Now, however, she believes that she can work with the hearing community, that her attitude has changed and she has learned important lessons about herself.

“I’m sure of who I am now and when I went back to Shenton College recently to give a presentation, I was much happier than when I left.”

In 2014, Drisana was selected for jury duty, the first deaf person in WA to do so. 

“I wasn’t empannelled to attend the trial but I was the first to get through to the point of at least being considered. The form gives you the chance to be exempted but I knew it was my civic right to be part of the jury system.

“Now they’re saying that they don’t have the money for an Auslan interpreter. We can’t accept that financial hardship is an excuse to not allow deaf people the chance to participate - that’s where I see my role being important, to give deaf people the chance to try, to have the same opportunities as the hearing community.

"Not all hearing people should be jurors just as not all deaf people should be, but where you’re fit to serve, you should have the chance.”

It’s already been a year of firsts for Drisana, not least her first column running in the pages of this magazine, Drisana’s Diary, where we’ll follow the adventures she enjoys until next January. She’s loved an Auslan-interpreted performance of Les Mis during its recent Perth run and bumped into The Veronicas in Sydney’s airport lounge, which led to an invite to their show.

“I saw them in the airport in Sydney and said, oh, I have to grab the opportunity, I’ll sit near where they are, texted them and Lisa and Jess introduced themselves to me. It was so exciting but they seemed more excited than me!
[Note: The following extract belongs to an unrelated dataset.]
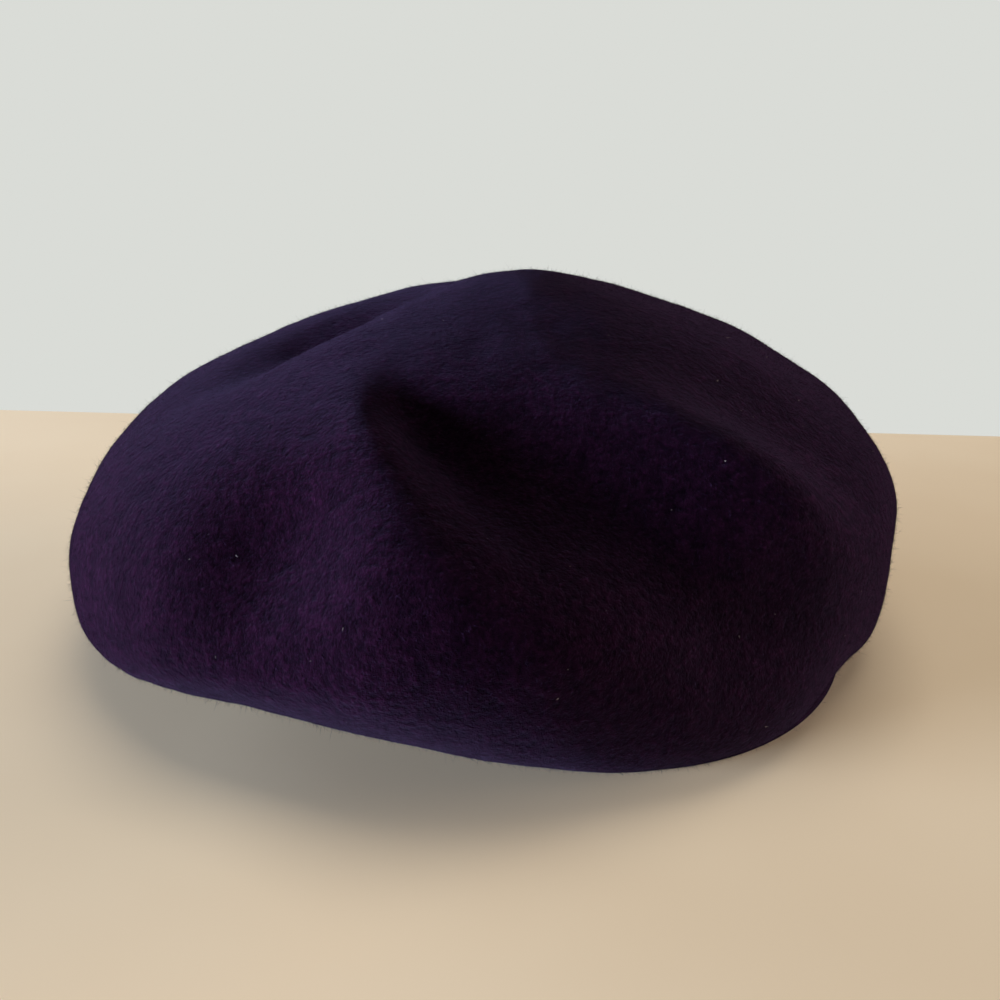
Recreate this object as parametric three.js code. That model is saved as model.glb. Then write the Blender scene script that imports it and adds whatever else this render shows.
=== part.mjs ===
// A soft wool-felt beret that lies on its head opening, with its crown slouched to one side.
//
// Millimetres. +Z is up, +X points to the short side of the overhang and +Y to the wearer's back.
// Everything is built round the crown's own axis, and the finished group is then moved so that the
// origin is the bottom centre of its bounding box.

import * as THREE from "three";

const rad = THREE.MathUtils.degToRad;
const V = (x, y, z) => new THREE.Vector3(x, y, z);

// ---------- sizes ----------

const FELT = 3.2; // thickness of the felt
const GAP = 0.6; // clearance between pieces that are sewn together

// The crown is an oval dome; its widest line sits higher on some sides than on others.
const crown = {
  radiusX: 139.8,
  radiusY: 138.4,
  height: 112.6,
  peak: { x: 12.9, y: -1.4 },
  widest: { mid: 38.7, perX: 7.15, perY: -1.67 }, // height of the widest line
  shoulder: { out: 1.087, up: 1.02 }, // exponents that shape the dome's profile
};

// The head opening is an oval that sits off the crown's axis, so the crown hangs over one side.
const opening = {
  x: 41.4,
  y: -16.6,
  radiusX: 81.5,
  radiusY: 95.9,
  crease: 16.6, // height of the crease between headband and underside
  pinch: 0.965, // how far the crease draws the band in
  edge: 0.5, // rounding of the cut lower edge
};

// How the underside hangs: each lobe acts round one azimuth. fuller rounds the underside out,
// and lower brings the crease down towards the table.
const lobes = [
  { azimuth: -67, spread: 78, fuller: 0.17, lower: 13.2 },
  { azimuth: -39, spread: 10, fuller: -0.3, lower: -3.3 },
  { azimuth: -10, spread: 40, fuller: 0.39, lower: -0.5 },
  { azimuth: 201, spread: 32, fuller: 0.43, lower: 0 },
  { azimuth: 253, spread: 25, fuller: -0.385, lower: 0 },
];

// Soft folds in the felt. Each pushes the surface along one direction, over an oval patch that
// runs length along the fold and width across it. A negative depth raises the surface.
const folds = {
  crownPeak: fold([13, 0, 115], [1, 0, 0], [0, 0, -1], 47, 37, -5.8),
  rightShoulder: fold([102, -20, 80], [0.75, 0, -0.66], [-0.66, 0, -0.75], 29, 39, 3.9),
  leftCheek: fold([-109, -74, 14], [0.6, -0.8, 0], [0.45, 0.3, 0.84], 35, 20, -5.8),
  frontLeftHollow: fold([-51, -110, 57], [0.15, -0.35, 0.92], [0.36, 0.86, -0.36], 26, 21, 13.7),
  frontHollow: fold([29, -107, 74], [0.8, -0.4, -0.45], [-0.05, 0.8, -0.6], 51, 27, 15.6),
  frontCrease: fold([-6, -98, 84], [0.6, -0.62, -0.5], [-0.35, 0.6, -0.72], 29, 9, 5.8),
  spur: fold([-27, -94, 84], [0.36, -0.78, -0.52], [-0.1, 0.61, -0.79], 35, 13, -4.9),
  rightRidge: fold([74, -88, 76], [0.84, -0.2, -0.51], [-0.35, 0.5, -0.79], 33, 12, -3.9),
  rightValley: fold([84, -66, 86], [0.84, -0.2, -0.51], [-0.35, 0.3, -0.89], 33, 17, 4.9),
  rightLowHollow: fold([74, -115, 49], [0.95, 0.32, 0], [-0.51, 0.86, 0], 33, 20, 6.8),
  topTrough: fold([-51, -10, 105], [0.81, 0.55, 0.2], [0.1, 0.1, -0.99], 45, 16, 10.7),
  leftBackHollow: fold([-104, 52, 66], [0.25, -0.35, 0.9], [0.75, -0.4, -0.53], 34, 26, 6.5),
  backHollow: fold([-18, 112, 72], [0.9, 0.1, 0.43], [0, -0.85, -0.53], 40, 24, 7),
  backRidge: fold([30, 104, 82], [0.62, -0.5, 0.6], [0, -0.7, -0.7], 34, 15, -3.5),
  backRightHollow: fold([84, 92, 60], [0.5, -0.3, 0.81], [-0.6, -0.7, -0.38], 30, 22, 6),
};
const FOLDS_FADE = [6, 24]; // heights between which the folds fade in, so the band stays true

const ribbon = { low: 2.4, tall: 25, thick: 0.7 };
const thread = { radius: 0.28, pitch: 9.4, swing: 1.4, height: 5.6 };

const mesh = { around: 52, dome: 16, underside: 9, band: 3 };

// ---------- small helpers ----------

function fold(at, along, push, length, width, depth) {
  return {
    at: V(...at),
    along: V(...along).normalize(),
    push: V(...push).normalize(),
    length,
    width,
    depth,
  };
}

const ovalRadius = (oval, azimuth) =>
  1 / Math.hypot(Math.cos(azimuth) / oval.radiusX, Math.sin(azimuth) / oval.radiusY);

// The sum of one property over the lobes, each weighted by how near it is in azimuth.
function lobeSum(property, azimuth) {
  return lobes.reduce((sum, lobe) => {
    const turned = azimuth - rad(lobe.azimuth) + Math.PI;
    const away = THREE.MathUtils.euclideanModulo(turned, 2 * Math.PI) - Math.PI;
    return sum + lobe[property] * Math.exp(-((away / rad(lobe.spread)) ** 2));
  }, 0);
}

function folded(point) {
  const moved = point.clone();
  const share = THREE.MathUtils.smoothstep(point.z, ...FOLDS_FADE);
  for (const { at, along, push, length, width, depth } of Object.values(folds)) {
    const from = point.clone().sub(at);
    const u = from.dot(along);
    const across2 = Math.max(0, from.lengthSq() - u * u);
    moved.addScaledVector(push, share * depth * Math.exp(-((u / length) ** 2) - across2 / width ** 2));
  }
  return moved;
}

// ---------- the felt's outer face ----------

const creaseHeight = (azimuth) => opening.crease - lobeSum("lower", azimuth);

// How far the crease draws the band in: less where the crease lies low.
const pinchAt = (azimuth) => 1 - ((1 - opening.pinch) * creaseHeight(azimuth)) / opening.crease;

// Distance of the headband's outer face from the opening's centre, at a height below the crease.
function bandRadius(azimuth, z) {
  const down = THREE.MathUtils.clamp(1 - z / creaseHeight(azimuth), 0, 1);
  const swell = THREE.MathUtils.lerp(pinchAt(azimuth), 1, Math.sin(Math.PI * 0.62 * down));
  return ovalRadius(opening, azimuth) * swell;
}

const fromOpening = (azimuth, radius, z) =>
  V(opening.x + radius * Math.cos(azimuth), opening.y + radius * Math.sin(azimuth), z);

function widestPoint(azimuth) {
  const radius = ovalRadius(crown, azimuth);
  const { mid, perX, perY } = crown.widest;
  return V(
    radius * Math.cos(azimuth),
    radius * Math.sin(azimuth),
    mid + perX * Math.cos(azimuth) + perY * Math.sin(azimuth),
  );
}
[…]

I took along a friend to their show who interpreted the concert for me, it was wonderful and I texted them afterwards."

Drisana is clear about what she hopes she will achieve as Young Australian of the Year by the close of 2015.

“I’d like to raise awareness of the deaf community and achieve greater support from the government for deaf children. My great grandma Dorothy would be disappointed that some things haven’t changed, so maybe my great grandkids will enjoy better opportunities if I just change the world, one day at a time.”